In this study, we use an empirical strategy that allows us to make causal inferences pertaining to the impact of WIC on child dietary quality, as quantified by the Healthy Eating Index (HEI). According to federal WIC eligibility criteria, children can remain on WIC up to their fifth birthday. Using a regression discontinuity design (RDD), we exploit this age-related discontinuity in WIC participation and estimate changes in diet quality of children as they become age-ineligible for WIC. Like previous studies using alternative identification strategies, we find little impact of WIC on the average quality of diets.

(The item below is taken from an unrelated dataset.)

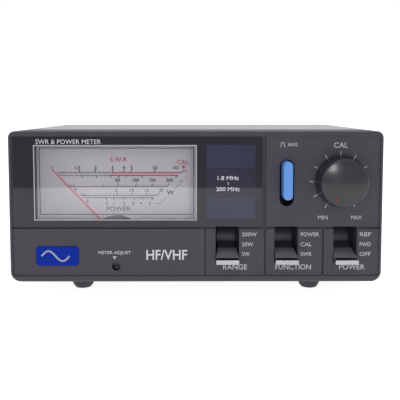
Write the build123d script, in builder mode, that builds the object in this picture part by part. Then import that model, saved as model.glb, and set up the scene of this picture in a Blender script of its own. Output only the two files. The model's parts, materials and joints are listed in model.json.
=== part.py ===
"""SWR and power meter for amateur radio: a moulded front with a moving-coil meter, a calibration
knob, a push button and three lever switches, on a steel case with two coaxial sockets at the back.

Millimetres. The front faces -Y, X is to the right and Z is up. The origin is at the bottom centre
of the whole object, so the feet stand on Z = 0. Heights named *_z are measured from the underside
of the body, and depths run backwards from the front plane of the moulding.
"""
from build123d import *
import os

# Body
BODY_W = 155.0
BODY_H = 63.0
BODY_D = 103.0
FOOT_H = 5.0
KNOB_OUT = 7.5
SOCKET_OUT = 14.0
TOP_R = 2.7
BOTTOM_R = 4.3
FRONT_Y = KNOB_OUT - (KNOB_OUT + BODY_D + SOCKET_OUT) / 2

# Front moulding
BEZEL_D = 22.0
BEZEL_WALL = 2.2
PLATE_T = 3.0
FIELD_DEPTH = 0.5
FIELD_BOTTOM_Z = 2.6
FIELD_TOP_Z = 61.1
FIELD_HALF_W = 76.2
GROOVE_DEPTH = 1.3
GROOVE_Z = 22.9
GROOVE_H = 1.0
GROOVE_END_Z = 3.2
GROOVE_W = 0.8
THIN_GROOVE_W = 0.5
LOWER_GROOVES = ((3.8, THIN_GROOVE_W), (28.7, GROOVE_W), (52.8, GROOVE_W))
UPPER_GROOVE_X = 28.4

# Window and meter
WINDOW_LEFT_X = -75.6
WINDOW_RIGHT_X = 27.4
WINDOW_BOTTOM_Z = 23.5
WINDOW_TOP_Z = 60.7
WINDOW_FRONT = 0.3
WINDOW_BACK = 2.0
METER_X = -33.3
METER_HALF_W = 36.6
METER_BOTTOM_Z = 3.2
METER_TOP_Z = 59.4
LENS_FRONT = 3.2
LENS_T = 1.6
CASE_WALL = 1.3
CASE_BACK = 29.5
DIAL_DEPTH = 12.0
DIAL_T = 0.5
PIVOT_Z = 16.5
COVER_R = 10.8
POINTER_LENGTH = 40.9
POINTER_DEPTH = 10.4
REST_ANGLE = 43.5
ZERO_SCREW_Z = 6.5
ZERO_PIN_OFFSET = 1.0
EAR_Z = 41.0
EAR_REACH = 4.4

# Calibration knob and its potentiometer
CAL_X = 60.0
CAL_Z = 42.3
KNOB_R = 10.9
KNOB_FACE_R = 9.7
KNOB_DOME = 0.8
SHAFT_R = 3.0
RUN_FIT = 0.05

# Push button
BUTTON_X = 37.4
BUTTON_Z = 43.0
BUTTON_W = 3.9
BUTTON_H = 15.8
BUTTON_OUT = 5.0
BUTTON_SLOT_X = 37.6
BUTTON_SLOT_Z = 41.6
BUTTON_SLOT_W = 6.0
BUTTON_SLOT_H = 19.4

# Lever switches
LEVER_X = (13.05, 37.5, 62.1)
LEVER_NAMES = ("range", "function", "power")
LEVER_Z = 15.8
LEVER_DEPTH = 18.0
LEVER_REACH = 22.7
LEVER_ANGLE = 17.0
SLOT_W = 9.8
SLOT_BOTTOM_Z = 8.3
SLOT_TOP_Z = 23.4
DRUM_R = 6.0
DRUM_W = 8.2
PIN_R = 1.0

# Sheet metal
SHEET = 1.2
COVER_SHEET = 1.0
FLANGE_H = 12.0

# Back panel sockets
SOCKET_X = 26.0
SOCKET_Z = 31.5
BARREL_R = 7.9375
FLANGE_W = 25.4
FLANGE_T = 2.0
FLANGE_HOLES = 18.2
FLANGE_SCREW_R = 1.5
CONTACT_R = 2.6
CONTACT_BORE_R = 2.0
JACK_X = -60.0
JACK_Z = 20.0
JACK_BORE_R = 2.75
JACK_PIN_R = 1.0
BOX_HALF_W = 44.0
BOX_HALF_H = 15.0
BOX_D = 26.0

# Control board
BOARD_DEPTH = 34.0
BOARD_T = 1.6
BOARD_X = (7.0, 74.0)
BOARD_Z = (4.0, 60.0)

# Feet
FOOT_X = 49.2
FOOT_TOP_R = 5.0
FOOT_BOTTOM_R = 3.4
FRONT_FOOT_DEPTH = 12.0
REAR_FOOT_DEPTH = 88.0
FOOT_STEM_R = 2.0


def face(depth):
    """Plane parallel to the front: X to the right, Y up, normal towards the user."""
    return Plane(origin=(0, FRONT_Y + depth, FOOT_H), x_dir=(1, 0, 0), z_dir=(0, -1, 0))


def side(x):
    """Plane across the object at that X: local X runs backwards from the front, local Y is up."""
    return Plane(origin=(x, FRONT_Y, FOOT_H), x_dir=(0, 1, 0), z_dir=(1, 0, 0))


def level(height):
    """Horizontal plane at that height over the body's underside."""
    return Plane.XY.offset(FOOT_H + height)


def save(part, name):
    """Label one finished piece and write it as a STEP file."""
    part.label = name
    export_step(part, f"parts/{name}.step")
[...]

When then ask, does WIC affect children who are prone to low-quality diets (perhaps due to parental or environmental factors) differently than those who are prone to higher-quality diets? That is, we take a distributional approach and allow for heterogeneous outcomes. Specifically, we use a fuzzy RDD within a quantile regression framework to estimate the impact of aging out of WIC at different points in the dietary quality distribution. Our data are drawn from the continuous waves of the National Health and Nutrition Examination Survey (NHANES), covering 1999-2014. Preliminary analysis indicates that the impacts of becoming age-ineligible for WIC are more detrimental for children falling in the lowest portion of diet quality distribution. This is a policy-relevant finding because WIC appears to have the largest benefits for children prone to the lowest quality diets.